DIRECTION - Your task is to quote the listing below exactly, beginning with its first line and ending on the line bearing "np.arange(len(picked)), blade_finish, crusted)".

RECORDED DATA -
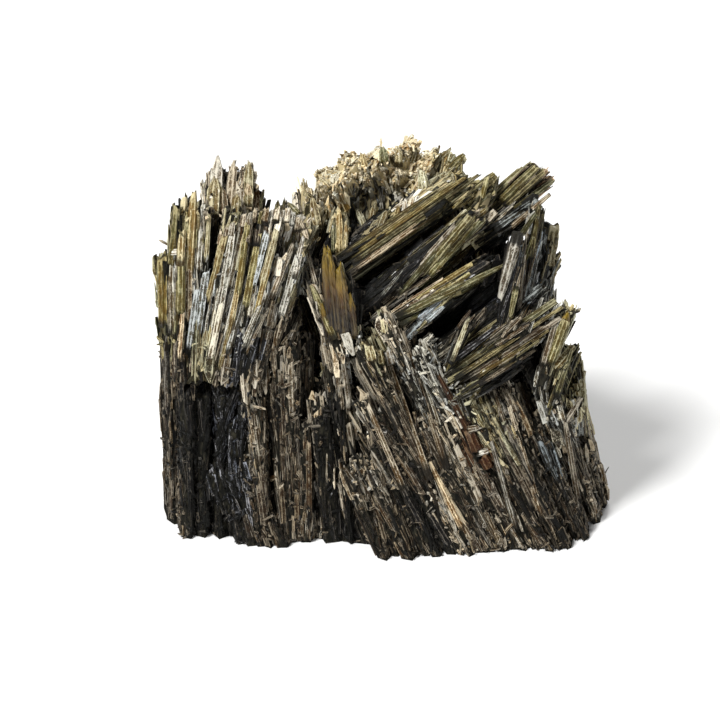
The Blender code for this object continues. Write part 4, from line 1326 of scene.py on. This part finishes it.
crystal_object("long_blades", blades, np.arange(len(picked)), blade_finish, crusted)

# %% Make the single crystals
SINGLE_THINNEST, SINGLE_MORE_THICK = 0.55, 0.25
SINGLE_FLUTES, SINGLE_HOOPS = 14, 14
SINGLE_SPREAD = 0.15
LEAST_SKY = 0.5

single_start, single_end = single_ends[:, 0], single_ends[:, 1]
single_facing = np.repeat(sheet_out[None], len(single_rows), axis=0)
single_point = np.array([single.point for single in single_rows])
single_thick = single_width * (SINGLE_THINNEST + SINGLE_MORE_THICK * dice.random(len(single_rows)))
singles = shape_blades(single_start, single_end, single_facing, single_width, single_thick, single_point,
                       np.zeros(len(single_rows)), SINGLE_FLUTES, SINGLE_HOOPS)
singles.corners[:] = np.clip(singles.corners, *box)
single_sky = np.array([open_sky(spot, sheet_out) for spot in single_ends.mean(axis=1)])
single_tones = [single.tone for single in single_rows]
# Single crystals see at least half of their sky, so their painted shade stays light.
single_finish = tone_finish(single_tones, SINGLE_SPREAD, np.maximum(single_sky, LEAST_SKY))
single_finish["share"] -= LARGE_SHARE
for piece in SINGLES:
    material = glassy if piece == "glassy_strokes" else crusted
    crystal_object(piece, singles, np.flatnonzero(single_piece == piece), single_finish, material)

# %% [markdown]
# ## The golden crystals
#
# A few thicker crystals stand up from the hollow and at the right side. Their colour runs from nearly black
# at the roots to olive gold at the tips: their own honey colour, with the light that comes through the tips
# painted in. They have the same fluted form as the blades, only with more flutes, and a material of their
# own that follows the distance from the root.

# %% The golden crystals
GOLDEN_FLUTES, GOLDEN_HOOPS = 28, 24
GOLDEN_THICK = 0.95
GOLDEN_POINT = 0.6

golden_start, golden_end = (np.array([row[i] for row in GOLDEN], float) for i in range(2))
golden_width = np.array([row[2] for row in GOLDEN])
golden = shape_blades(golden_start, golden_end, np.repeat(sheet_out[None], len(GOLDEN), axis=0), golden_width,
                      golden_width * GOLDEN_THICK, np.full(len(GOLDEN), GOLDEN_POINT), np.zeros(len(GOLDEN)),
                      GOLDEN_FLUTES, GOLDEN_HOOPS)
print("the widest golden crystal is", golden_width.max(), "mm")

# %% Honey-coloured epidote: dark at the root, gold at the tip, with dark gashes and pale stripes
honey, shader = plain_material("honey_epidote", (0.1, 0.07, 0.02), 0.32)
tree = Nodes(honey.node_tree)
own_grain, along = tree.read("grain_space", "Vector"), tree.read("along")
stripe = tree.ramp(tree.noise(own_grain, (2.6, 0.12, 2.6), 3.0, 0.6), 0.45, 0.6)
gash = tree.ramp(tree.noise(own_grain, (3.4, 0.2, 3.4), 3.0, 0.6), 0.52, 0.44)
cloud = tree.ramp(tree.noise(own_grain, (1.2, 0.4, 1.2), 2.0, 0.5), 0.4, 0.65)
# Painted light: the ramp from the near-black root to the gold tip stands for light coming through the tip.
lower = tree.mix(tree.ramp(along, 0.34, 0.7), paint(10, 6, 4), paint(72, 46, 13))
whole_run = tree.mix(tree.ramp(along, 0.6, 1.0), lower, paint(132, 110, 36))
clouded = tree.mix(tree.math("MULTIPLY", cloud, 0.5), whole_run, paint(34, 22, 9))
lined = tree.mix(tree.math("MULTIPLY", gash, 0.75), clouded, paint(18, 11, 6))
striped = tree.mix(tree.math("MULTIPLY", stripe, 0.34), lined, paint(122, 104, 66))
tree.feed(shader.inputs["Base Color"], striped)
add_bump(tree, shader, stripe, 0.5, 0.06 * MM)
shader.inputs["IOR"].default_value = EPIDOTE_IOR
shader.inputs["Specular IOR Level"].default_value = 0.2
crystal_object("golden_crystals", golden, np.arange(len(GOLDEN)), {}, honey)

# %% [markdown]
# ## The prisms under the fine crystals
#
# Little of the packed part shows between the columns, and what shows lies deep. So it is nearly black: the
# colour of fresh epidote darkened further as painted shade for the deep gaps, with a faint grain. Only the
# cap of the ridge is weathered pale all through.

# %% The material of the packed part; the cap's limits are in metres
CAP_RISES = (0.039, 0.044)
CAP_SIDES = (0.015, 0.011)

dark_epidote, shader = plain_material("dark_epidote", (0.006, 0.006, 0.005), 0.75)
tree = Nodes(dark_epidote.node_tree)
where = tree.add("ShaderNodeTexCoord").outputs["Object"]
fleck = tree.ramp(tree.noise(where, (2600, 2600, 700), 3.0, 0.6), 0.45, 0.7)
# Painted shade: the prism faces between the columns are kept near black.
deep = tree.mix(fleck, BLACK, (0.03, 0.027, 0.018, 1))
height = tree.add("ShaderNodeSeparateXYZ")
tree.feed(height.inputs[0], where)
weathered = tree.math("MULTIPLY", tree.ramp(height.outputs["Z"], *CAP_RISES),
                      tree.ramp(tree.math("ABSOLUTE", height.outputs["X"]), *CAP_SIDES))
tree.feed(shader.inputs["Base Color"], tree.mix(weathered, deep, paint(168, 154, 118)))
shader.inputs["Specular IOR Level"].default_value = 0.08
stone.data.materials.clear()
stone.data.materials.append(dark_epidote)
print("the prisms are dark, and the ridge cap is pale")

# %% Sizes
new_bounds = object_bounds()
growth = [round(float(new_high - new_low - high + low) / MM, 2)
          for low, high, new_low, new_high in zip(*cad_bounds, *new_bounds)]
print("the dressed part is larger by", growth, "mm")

SOLUTION TO THIS PROBLEM -
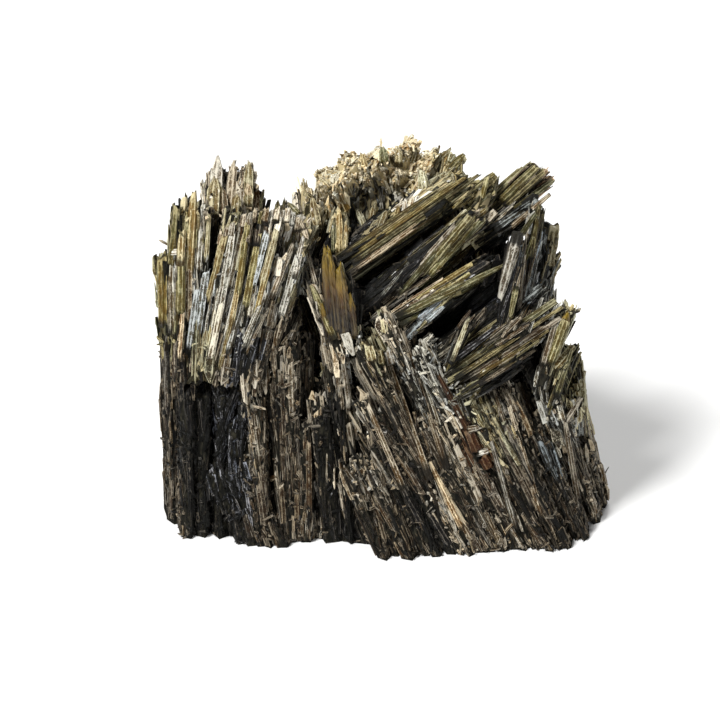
The Blender code for this object continues. Write part 4, from line 1326 of scene.py on. This part finishes it.
crystal_object("long_blades", blades, np.arange(len(picked)), blade_finish, crusted)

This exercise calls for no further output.